Campamentos

Jon Juaristi, ABC, 19/6/2011

El Gobierno ha sido incapaz de reconocer en el movimiento de los indignados una declaración de guerra a la democracia.

TRAS la fiesta, la guerra, nada nuevo. Se levanta el campo y empieza la bronca ubicua, porque toda la ciudad se convierte en campo de batalla, escenario de una impugnación del consenso que ya poco tiene de lúdica: lo que el Gobierno se negó a ver en el arrobamiento primaveral de la acampada de Sol, con sus connotaciones circenses de carpa y actividades de ludoteca. No digo que un ministro de Interior deba haberse empollado todos los clásicos del arte de la guerra, desde Sun Tzu a Maquiavelo, pero, al menos, necesita tener claro lo que significa acampar en el centro. En la antigua Roma, el Senado no permitía a las legiones levantar sus tiendas dentro de la ciudad, porque veía en ello el acto instaurador de una dictadura militar. Para acampar, como su nombre indica, está el campo. Si alguien acampa en la ciudad es para desafiar al Estado e imponer un contrapoder en el espacio público. Lo han hecho los insurgentes egipcios, pero quienes se esmeraron en este tipo de operaciones desde finales de los años noventa fueron los zapatistas, que convirtieron el Zócalo de Ciudad de México y sus alrededores en un campamento permanente. Es obvio que derribar un gobierno en México, tan lejos de Dios y tan cerca de los Estados Unidos, resulta más difícil que hacerlo en Egipto, pero la merma y el deterioro del poder central a causa de un asedio interminable desde la calle se ha traducido en una pérdida del control del territorio en beneficio de los cárteles, y sería sencillamente estúpido negar que las estrategias del zapatismo y del narcotráfico hayan sido, por lo menos, concurrentes.

¿Mal menor o mal mayor?
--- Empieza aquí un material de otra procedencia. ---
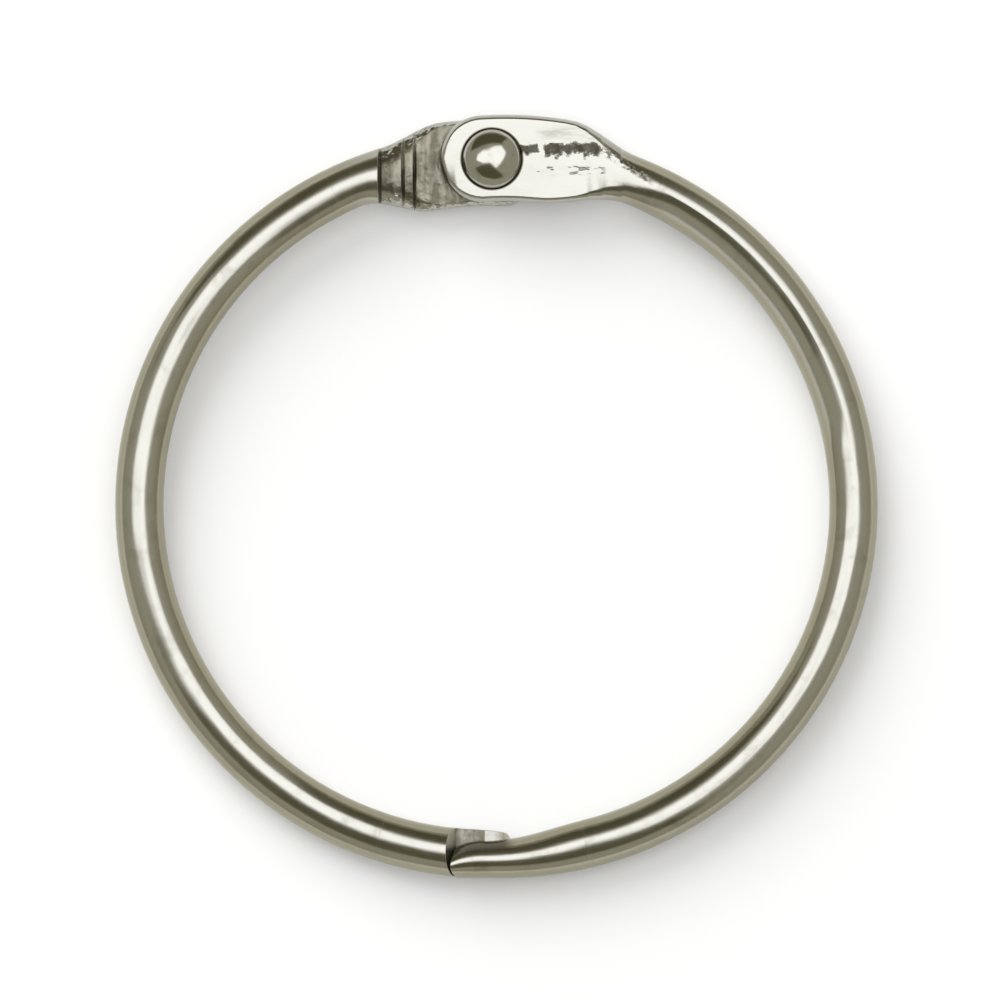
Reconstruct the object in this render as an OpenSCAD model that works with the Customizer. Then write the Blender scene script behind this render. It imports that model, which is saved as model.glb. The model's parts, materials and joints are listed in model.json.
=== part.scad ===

La guerra, como violencia generalizada, constituye, por supuesto, el mal mayor. Este principio no lo ha descubierto Pérez Rubalcaba. Lo han sabido todos los grandes estrategas, desde el mencionado Sun Tzu, pero ninguno de ellos —a diferencia del todavía ministro de Interior del actual gobierno—, lo utilizó para justificar la pasividad. Por el contrario, los males de la guerra se evitan conociendo al enemigo, tomando sus ciudades con el mínimo coste posible en vidas propias y ajenas e impidiéndole acampar ante tus narices. Dicho de otro modo, empujándole a los bosques. En este caso, el Gobierno no tenía ni idea del sesgo del movimiento que se estaba preparando antes del quince de mayo, con la colaboración y simpatía del progresismo en todas sus variantes. Les habría bastado prever la que podía montarse con la difusión estúpida de una categoría imaginaria, la de los indignados, que tiene un atractivo incluso superior a la de víctima como propuesta de identificación colectiva, porque las víctimas necesitan demostrar un agravio real para ostentar la condición de tales, mientras la indignación es algo tan subjetivo que pueden compartirlo todos los que se sienten perdedores, desde el ultimo perroflautahasta don Gregorio Peces-Barba. El desconocimiento total del enemigo explica el escandaloso desconcierto del Gobierno ante el desafío de una histeria antidemocrática de masas que creyó poder rentabilizar como en su día lo hizo con el movimiento del «no a la guerra». La acampada de Sol era exactamente lo contrario, un conato de guerra civil bajo su apariencia festiva.